OK

I'm all out of quips. Say, is saying you're all out of quips considered a quip?

  • David Atkins at digby's place on the fact that Wyoming gets two members in the US Senate, while the more populous District of Columbia gets zero:
    But if we're gong to grant statehood for Wyoming's 570,000 people, then shouldn't the 632,323 citizens of the District of Columbia also get two Senators?

    If the tiny population of Wyoming gets to advocate for policies that destroy the environment, shrink government, harm minorities and denigrate those who live in big cities, shouldn't the larger population of Washington, D.C. be allowed to advocate for the opposite view?

    Granting two senators to 90% white Wyoming while denying two senators to the larger, nearly 70% minority population of the District of Columbia may be one of the worst forms of institutional racism in America today.

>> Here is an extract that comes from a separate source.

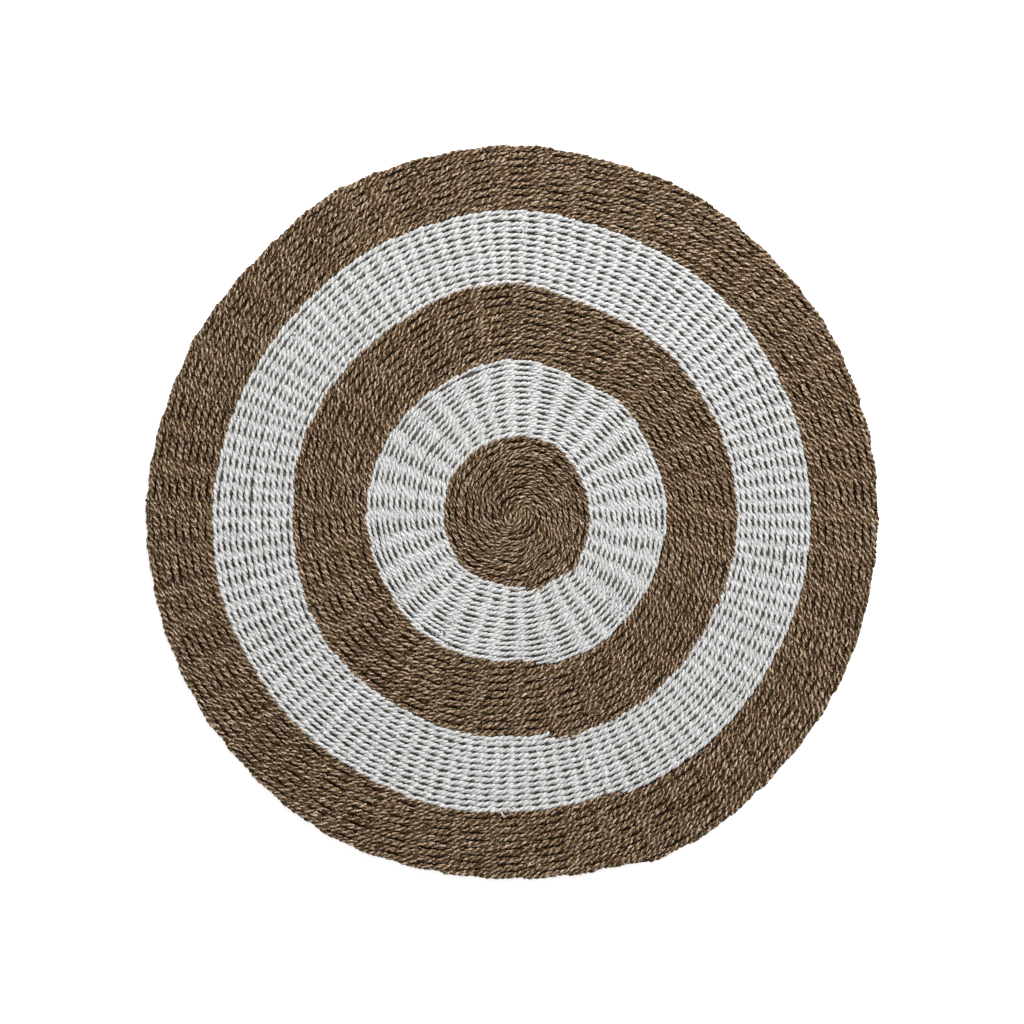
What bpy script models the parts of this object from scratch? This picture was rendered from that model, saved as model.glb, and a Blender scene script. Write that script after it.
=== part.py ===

    That's not a bug, dude—that's a feature.
  • Inevitable? Virginia voters now favor marriage equality by a 50-43 margin. Contrast that with what happened just a few years ago:
    In the 2006 general election, an amendment to the state Constitution that bans gay marriage in Virginia passed 57 percent to 43 percent. Since the Supreme Court rulings, gay rights organizations such as Equality Virginia have begun preparing long-term efforts aimed at eventually repealing the amendment.
    Rapid evolution.
  • That same poll also showed Democrat Terry McAuliffe with a narrow lead over his Republican opponent, Ken Cuccinelli, in the race to become the Commonwealth's next governor. Maybe this has something to do with that:
    Virginia gubernatorial hopeful and state attorney general Ken Cuccinelli launched a website on Wednesday to promote his ongoing effort to enforce a law banning oral and anal sex in the state. Earlier this year, the 4th Circuit Court of Appeals declared Virginia’s “Crimes Against Nature” law unconstitutional, but Cuccinelli has pressed on, trying to keep the law alive with a series of appeals.

    Now, he’s taking his crusade to Virginia voters, and trying to use it against his Democratic opponent, Terry McAuliffe.

    And they say Virginia is for lovers. So apparently, Cuccinelli thinks that the only way to stop predators is to have a blanket ban on anything that isn't, well, on the straight and narrow. I don't think most people are going to go for that. I mean, shouldn't McAuliffe be able to win this election with a simple campaign slogan of "I do not want to ban oral!"? Might work.
  • A few months ago, reports surfaced of a drastically inaccurate sex education seminar that was given to students at a particular high school in Tennessee. Here's what the principal of the high school had to say about that incident:
    The principal of the school simply brushed aside the inaccuracies that his students heard and told USA Today, “Fortunately, I believe the Hillsboro High School kids are smart enough to separate fact from fiction and that some of the opinions and scare tactics used in the presentation they will know are incorrect.”
    This principal should be fired forthwith. There is no possible universe in which any high school principal should consider it acceptable to lie to students.
  • Bold stand, Governor Scott:
    Florida Gov. Rick Scott (R) was whisked away by his aides on Thursday after a reporter asked him a question about the state's controversial "Stand Your Ground" law.

    According to Central Florida News 13, Scott was in Tampa to meet with representatives from the entertainment industry when a journalist queried him on the Stand Your Ground law during a media availability.

    "Scott responded that he did not support getting rid of the law, but before he could elaborate, he was rushed out by his media relations team," the station reported. "No follow-up questions were allowed."

  • I very much enjoyed this short video from the Roosevelt Institute about imagining a progressive future.
  • Former Secretary of Homeland Security Janet Napolitano has been confirmed by the Regents of the University of California as the next president of the UC System.
  • Helen Thomas, a trailblazer remembered fondly by many of us for being a reporter rather than a stenographer during the Bush administration, has died at 92:
    She covered John F. Kennedy’s presidential campaign in 1960, and when he won she became the first woman assigned to the White House full time by a news service.

    Ms. Thomas was also the first woman to be elected an officer of the White House Correspondents’ Association and the first to serve as its president. In 1975, she became the first woman elected to the Gridiron Club, which for 90 years had been a men-only bastion of Washington journalists.